--- begin DATA SEGMENT ---

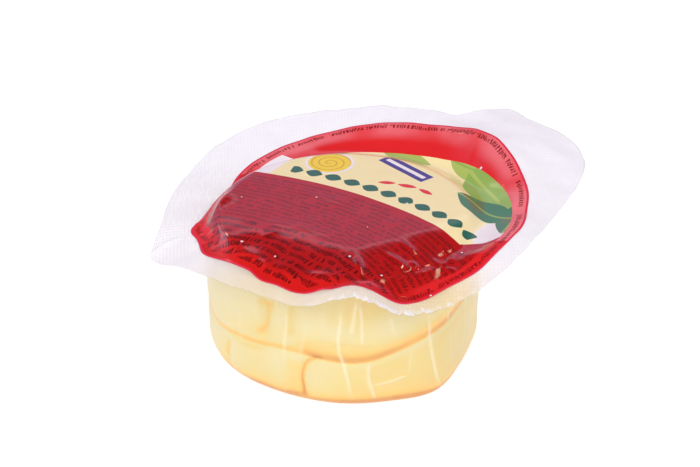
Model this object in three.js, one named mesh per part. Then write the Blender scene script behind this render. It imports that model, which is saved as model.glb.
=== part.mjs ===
// Parenica, a soft steamed cheese pulled into a long flat strip and wound up, sealed in its pack.
// Two coils of the strip lie one on the other in a clear formed pouch that clings to them.
// A printed lid film closes the pouch. It is welded to the pouch's rim in a wide thin flange,
// which waves, stands up at the right and runs out to a broad tab there and a small tip at the left.
// Millimetres, +Z up. The origin is the middle of the flat foot, on the cheese's axis, and -Y is
// the front. An angle is a bearing in degrees: about the lid's own middle on the lid, and about
// the cheese's axis on the cheese.

import * as THREE from 'three';

// Driving sizes of the cheese in its pouch
const CHEESE_RADIUS = 34;
const CHEESE_HEIGHT = 35;
const FOOT_ROUNDING = { inset: 2.8, height: 4.8 };
const LOWER_COIL = { inset: 0.4, height: 20 };
const GROOVE = { depth: 0.35, halfWidth: 1.5 };
const SEAM = { depth: 0.6, halfAngle: 3.5 };

// Driving sizes of the lid film and the flange
const LID_MIDDLE = new THREE.Vector2(4.5, 4.5);
const LID_RADIUS = 40.5;
const FLANGE_RADIUS = 46.1;
const FILM_THICKNESS = 0.6;
const FILM_GAP = 0.3;
const WELD_HEIGHT = 33;

// The shoulder, where the film leaves the cheese's top and drops to the weld, in cheese radii
const SHOULDER = { inner: 0.87, outer: 1.04 };

// Number of spokes round the lid and the cheese
const SPOKES = 84;

// Each wave is one soft swelling or dip: its bearing, its half width in degrees and its rise in mm
const SIDE_WAVES = [
  { at: -172, half: 25, rise: -0.6 },
  { at: -122, half: 32, rise: -1.5 },
  { at: -80, half: 26, rise: 0.5 },
  { at: -52, half: 14, rise: 2.2 },
  { at: -14, half: 22, rise: -1.0 },
];
const LID_EDGE_LEAN = { mean: 33.1, rise: 2.9, towards: 33 };
const LID_EDGE_WAVES = [
  { at: -131, half: 18, rise: 1.7 },
  { at: -92, half: 12, rise: 5.8 },
  { at: -77, half: 28, rise: -3.9 },
  { at: -29, half: 16, rise: 1.4 },
  { at: 36, half: 21, rise: 4.9 },
  { at: 74, half: 26, rise: 2.2 },
  { at: 146, half: 28, rise: -1.7 },
];
const LID_FOLD = { at: 162, half: 20, rise: -4.7 };
const FLANGE_LEAN = { mean: 0, rise: 2.1, towards: 135 };
const FLANGE_TABS = [
  { at: 29, half: 27, rise: 15.3 },
  { at: 49, half: 6, rise: 6.5 },
  { at: 53, half: 14, rise: -4.9 },
  { at: 129, half: 23, rise: 3.7 },
  { at: -116, half: 24, rise: -2.2 },
  { at: -163, half: 10, rise: 4.3 },
];
const DROOP_LEAN = { mean: -0.2, rise: 0.9, towards: 75 };
const DROOP_WAVES = [
  { at: 30, half: 17, rise: -3.7 },
  { at: 113, half: 28, rise: 1.8 },
  { at: -163, half: 9, rise: -2.4 },
];
const GROOVE_LEAN = { mean: 16.8, rise: 4.6, towards: 0 };
const GROOVE_WAVES = [
  { at: -82, half: 24, rise: -4.8 },
  { at: -128, half: 12, rise: -0.9 },
  { at: -156, half: 16, rise: -1.1 },
  { at: -38, half: 14, rise: -0.7 },
];

// The film falls off the cheese in flat facets: bearing, distance from the axis and slope of each
const TOP_FACETS = [
  { towards: -115, start: 18.9, slope: 0.2 },
  { towards: -58, start: 20.3, slope: 0.25 },
  { towards: -152, start: 25, slope: 0.14 },
];
const FACET_BEND = 0.7;

// Bearings of the strip ends that show as upright seams in the lower and the upper coil
const LOWER_SEAMS = [-106, -147];
const UPPER_SEAMS = [-124];

const smooth = (t) => THREE.MathUtils.smoothstep(t, 0, 1);
const lerp = THREE.MathUtils.lerp;
const cosine = (angle) => Math.cos(THREE.MathUtils.degToRad(angle));
const sine = (angle) => Math.sin(THREE.MathUtils.degToRad(angle));
const bearingOf = (x, y) => THREE.MathUtils.radToDeg(Math.atan2(y, x));
const hump = (t) => Math.exp(-(t ** 2));

// The sum of soft swellings and dips on one bearing
function waves(angle, list) {
  return list.reduce((sum, { at, half, rise }) => {
    const away = THREE.MathUtils.euclideanModulo(angle - at + 180, 360) - 180;
    return sum + rise * hump(away / half);
  }, 0);
}

function lean(angle, { mean, rise, towards }) {
  return mean + rise * cosine(angle - towards);
}

// The lower of two heights, with a rounded bend of the given depth where they cross
function softLower(a, b, depth) {
  const mix = Math.max(depth - Math.abs(a - b), 0) / depth;
  return Math.min(a, b) - (mix * mix * depth) / 4;
}

// Outline of the cheese, outline and height of the printed lid's edge, and the flange round it
const wallRadius = (bearing) => CHEESE_RADIUS + waves(bearing, SIDE_WAVES);
const grooveHeight = (bearing) => lean(bearing, GROOVE_LEAN) + waves(bearing, GROOVE_WAVES);
const lidEdgeRadius = (angle) => LID_RADIUS + waves(angle, [LID_FOLD]);
const lidEdgeHeight = (angle) => lean(angle, LID_EDGE_LEAN) + waves(angle, LID_EDGE_WAVES);
const flangeRadius = (angle) => FLANGE_RADIUS + lean(angle, FLANGE_LEAN) + waves(angle, FLANGE_TABS);
const flangeDroop = (angle) => lean(angle, DROOP_LEAN) + waves(angle, DROOP_WAVES);

// Distance from the lid's middle, on one bearing, to a circle about the cheese's axis
function reachOfCircle(angle, radius) {
  const along = LID_MIDDLE.x * cosine(angle) + LID_MIDDLE.y * sine(angle);
  return -along + Math.sqrt(along ** 2 + radius ** 2 - LID_MIDDLE.lengthSq());
}

// The same to the cheese's own outline, grown or shrunk by a share
function reachOfWall(angle, share) {
  const guess = reachOfCircle(angle, share * CHEESE_RADIUS);
  const x = LID_MIDDLE.x + guess * cosine(angle);
  const y = LID_MIDDLE.y + guess * sine(angle);
  return reachOfCircle(angle, share * wallRadius(bearingOf(x, y)));
}

// Height of the film where it lies on the cheese: flat, with facets that fall away at the front
function topHeight(x, y) {
  return TOP_FACETS.reduce((height, { towards, start, slope }) => {
    const beyond = x * cosine(towards) + y * sine(towards) - start;
    return softLower(height, CHEESE_HEIGHT - slope * beyond, FACET_BEND);
  }, CHEESE_HEIGHT);
}

// Height of the welded flange: from the foot of the shoulder up to the print's edge, then outwards
function flangeHeight(angle, reach) {
  const edge = lidEdgeRadius(angle);
  const edgeHeight = lidEdgeHeight(angle);
  if (reach > edge) {
    return edgeHeight + (flangeDroop(angle) * (reach - edge)) / (flangeRadius(angle) - edge);
  }
  const run = Math.max(edge - reachOfWall(angle, SHOULDER.outer), 3);
  const weldHeight = softLower(edgeHeight, WELD_HEIGHT, 2);
  return lerp(edgeHeight, weldHeight, smooth((edge - reach) / run));
}

// Height of the lid film's upper face
function lidHeight(x, y) {
  const angle = bearingOf(x - LID_MIDDLE.x, y - LID_MIDDLE.y);
  const reach = Math.hypot(x - LID_MIDDLE.x, y - LID_MIDDLE.y);
  const share = Math.hypot(x, y) / wallRadius(bearingOf(x, y));
  const down = smooth((share - SHOULDER.inner) / (SHOULDER.outer - SHOULDER.inner));
  return lerp(topHeight(x, y), flangeHeight(angle, reach), down);
}

// How far the side stands in from the cheese's outline: groove, seams, lower coil and foot
function sideInset(bearing, z) {
  const offGroove = z - grooveHeight(bearing);
  const seams = (offGroove < 0 ? LOWER_SEAMS : UPPER_SEAMS)
    .map((at) => ({ at, half: SEAM.halfAngle, rise: SEAM.depth }));
  const seamCut = waves(bearing, seams) * smooth(Math.abs(offGroove) / (2 * GROOVE.halfWidth));
  const grooveCut = GROOVE.depth * hump(offGroove / GROOVE.halfWidth);
  const taper = LOWER_COIL.inset * Math.max(1 - z / LOWER_COIL.height, 0);
  const lift = Math.max(1 - z / FOOT_ROUNDING.height, 0);
  const rounding = FOOT_ROUNDING.inset * (1 - Math.sqrt(1 - lift ** 2));
  return rounding + taper + (grooveCut + seamCut) * smooth(z / FOOT_ROUNDING.height);
}

// One closed body from stacked rings of points, with a point that closes it at each end
function closedRings(start, rings, end) {
  const points = [start, ...rings.flat(), end];
  const count = rings[0].length;
  const last = points.length - 1 - count;
  const faces = [];
  for (let k = 0; k < count; k += 1) {
    const next = (k + 1) % count;
    faces.push(0, 1 + next, 1 + k);
    for (let here = 1; here < last; here += count) {
      const above = here + count;
      faces.push(here + k, here + next, above + next);
      faces.push(here + k, above + next, above + k);
    }
    faces.push(last + k, last + next, points.length - 1);
  }
  const geometry = new THREE.BufferGeometry();
  geometry.setAttribute('position', new THREE.Float32BufferAttribute(points.flat(), 3));
  geometry.setIndex(faces);
  geometry.computeVertexNormals();
  return geometry;
}

const angles = Array.from({ length: SPOKES }, (_, k) => (k * 360) / SPOKES - 180);

// Rings on the cheese's top, in cheese radii, and on the flange, by share of its width
const TOP_RINGS = [0.36, 0.6, 0.77, SHOULDER.inner, 0.905, 0.935, 0.965, 1];
const FLANGE_RINGS = [0.1, 0.22, 0.36, 0.52, 0.68, 0.84, 1];

// A ring of points on the lid's upper face, or a depth under it
function lidRing(reachAt, depth) {
  return angles.map((angle) => {
    const reach = reachAt(angle);
    const x = LID_MIDDLE.x + reach * cosine(angle);
    const y = LID_MIDDLE.y + reach * sine(angle);
    return [x, y, lidHeight(x, y) - depth];
  });
}

const middleAt = (z) => [LID_MIDDLE.x, LID_MIDDLE.y, z];
const topRings = (depth) => (
  TOP_RINGS.map((share) => lidRing((angle) => reachOfWall(angle, share), depth)));

// The lid film: a thin wavy sheet, both faces split alike
function lidFilm() {
  const weldAt = (angle) => reachOfWall(angle, SHOULDER.outer);
  const sheet = (depth) => [
    ...topRings(depth),
    lidRing(weldAt, depth),
    ...FLANGE_RINGS.map((share) => (
      lidRing((angle) => lerp(weldAt(angle), flangeRadius(angle), share), depth))),
  ];
  const under = sheet(FILM_THICKNESS);
  const over = sheet(0).reverse();
  const top = lidHeight(LID_MIDDLE.x, LID_MIDDLE.y);
  return closedRings(middleAt(top - FILM_THICKNESS), [...under, ...over], middleAt(top));
}

// Rows of points up the cheese's side, by share of the way to the groove and on to the top
const ROWS_UNDER_GROOVE = [0.04, 0.12, 0.22, 0.35, 0.5, 0.68, 0.83, 0.92, 1];
const ROWS_OVER_GROOVE = [0.06, 0.13, 0.26, 0.46, 0.7, 0.88];

// The cheese in its pouch: flat foot, side rows that follow the groove, then the top
function cheesePouch() {
  const depth = FILM_THICKNESS + FILM_GAP;
  const top = topRings(depth).reverse();
  const sideRow = (heightAt) => top[0].map(([x, y, topEdge]) => {
    const bearing = bearingOf(x, y);
    const z = heightAt(grooveHeight(bearing), topEdge);
    const radius = Math.hypot(x, y) - sideInset(bearing, z);
    return [radius * cosine(bearing), radius * sine(bearing), z];
  });
  const rings = [
    sideRow(() => 0),
    ...ROWS_UNDER_GROOVE.map((share) => sideRow((groove) => groove * share)),
    ...ROWS_OVER_GROOVE.map((share) => sideRow((groove, topEdge) => lerp(groove, topEdge, share))),
    ...top,
  ];
  return closedRings(middleAt(0), rings, middleAt(lidHeight(LID_MIDDLE.x, LID_MIDDLE.y) - depth));
}

function addPiece(group, name, geometry, material) {
  const mesh = new THREE.Mesh(geometry, material);
  mesh.name = name;
  group.add(mesh);
}

const group = new THREE.Group();
group.name = 'parenica_cheese_pack';

// Butter-yellow cheese under tight glossy film
addPiece(group, 'cheese_pouch', cheesePouch(), new THREE.MeshStandardMaterial({
  color: 0xf1e2ae,
  roughness: 0.28,
  metalness: 0,
}));

// Red printed film, which runs out into a milky flange
addPiece(group, 'lid_film', lidFilm(), new THREE.MeshStandardMaterial({
  color: 0xc9283a,
  roughness: 0.3,
  metalness: 0,
}));

export default group;
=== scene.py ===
# Sealed parenica cheese: two coils of steamed curd in a clear formed pouch, under a printed lid film.
import math

import bpy
import numpy as np
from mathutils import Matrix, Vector


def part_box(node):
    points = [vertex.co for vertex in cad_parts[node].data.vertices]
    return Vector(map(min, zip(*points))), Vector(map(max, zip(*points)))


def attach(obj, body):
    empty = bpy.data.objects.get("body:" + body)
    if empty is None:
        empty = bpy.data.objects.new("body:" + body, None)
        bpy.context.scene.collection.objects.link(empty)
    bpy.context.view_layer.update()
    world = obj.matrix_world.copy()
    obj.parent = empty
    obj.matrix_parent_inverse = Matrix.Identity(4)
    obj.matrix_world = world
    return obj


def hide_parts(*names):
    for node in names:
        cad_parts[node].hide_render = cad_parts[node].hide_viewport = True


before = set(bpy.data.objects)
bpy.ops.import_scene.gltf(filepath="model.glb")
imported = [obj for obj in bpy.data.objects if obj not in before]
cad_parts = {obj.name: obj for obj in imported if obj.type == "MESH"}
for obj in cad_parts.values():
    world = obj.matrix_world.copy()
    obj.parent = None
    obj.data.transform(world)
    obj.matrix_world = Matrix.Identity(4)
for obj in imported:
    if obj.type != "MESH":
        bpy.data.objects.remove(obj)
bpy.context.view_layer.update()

# The cheese: two coils of one strip of steamed curd, laid one on the other and pressed flat.
# The curd is pulled while it is hot, so it is smooth and satin, with fine threads along the strip.
# Both coils are one closed skin, whose rows follow the groove where they press on each other.
MM = 0.001
CHEESE_RADIUS = 34
CHEESE_HEIGHT = 35
FOOT_INSET, FOOT_HEIGHT = 2.8, 4.8
LOWER_COIL_INSET, LOWER_COIL_HEIGHT = 0.4, 20
GROOVE_DEPTH, GROOVE_HALF = 0.35, 1.5
SEAM_DEPTH, SEAM_HALF_ANGLE = 0.6, 3.5
LOWER_SEAMS = [-106, -147]
UPPER_SEAMS = [-124]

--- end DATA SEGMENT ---

## EXERCISE DIRECTIONS
Exactly as written, quote the lines from the one that has "const group = new THREE.Group();" down to the one that has "before = set(bpy.data.objects)", and include both.

## TASK ANSWER
const group = new THREE.Group();
group.name = 'parenica_cheese_pack';

// Butter-yellow cheese under tight glossy film
addPiece(group, 'cheese_pouch', cheesePouch(), new THREE.MeshStandardMaterial({
  color: 0xf1e2ae,
  roughness: 0.28,
  metalness: 0,
}));

// Red printed film, which runs out into a milky flange
addPiece(group, 'lid_film', lidFilm(), new THREE.MeshStandardMaterial({
  color: 0xc9283a,
  roughness: 0.3,
  metalness: 0,
}));

export default group;
=== scene.py ===
# Sealed parenica cheese: two coils of steamed curd in a clear formed pouch, under a printed lid film.
import math

import bpy
import numpy as np
from mathutils import Matrix, Vector


def part_box(node):
    points = [vertex.co for vertex in cad_parts[node].data.vertices]
    return Vector(map(min, zip(*points))), Vector(map(max, zip(*points)))


def attach(obj, body):
    empty = bpy.data.objects.get("body:" + body)
    if empty is None:
        empty = bpy.data.objects.new("body:" + body, None)
        bpy.context.scene.collection.objects.link(empty)
    bpy.context.view_layer.update()
    world = obj.matrix_world.copy()
    obj.parent = empty
    obj.matrix_parent_inverse = Matrix.Identity(4)
    obj.matrix_world = world
    return obj


def hide_parts(*names):
    for node in names:
        cad_parts[node].hide_render = cad_parts[node].hide_viewport = True


before = set(bpy.data.objects)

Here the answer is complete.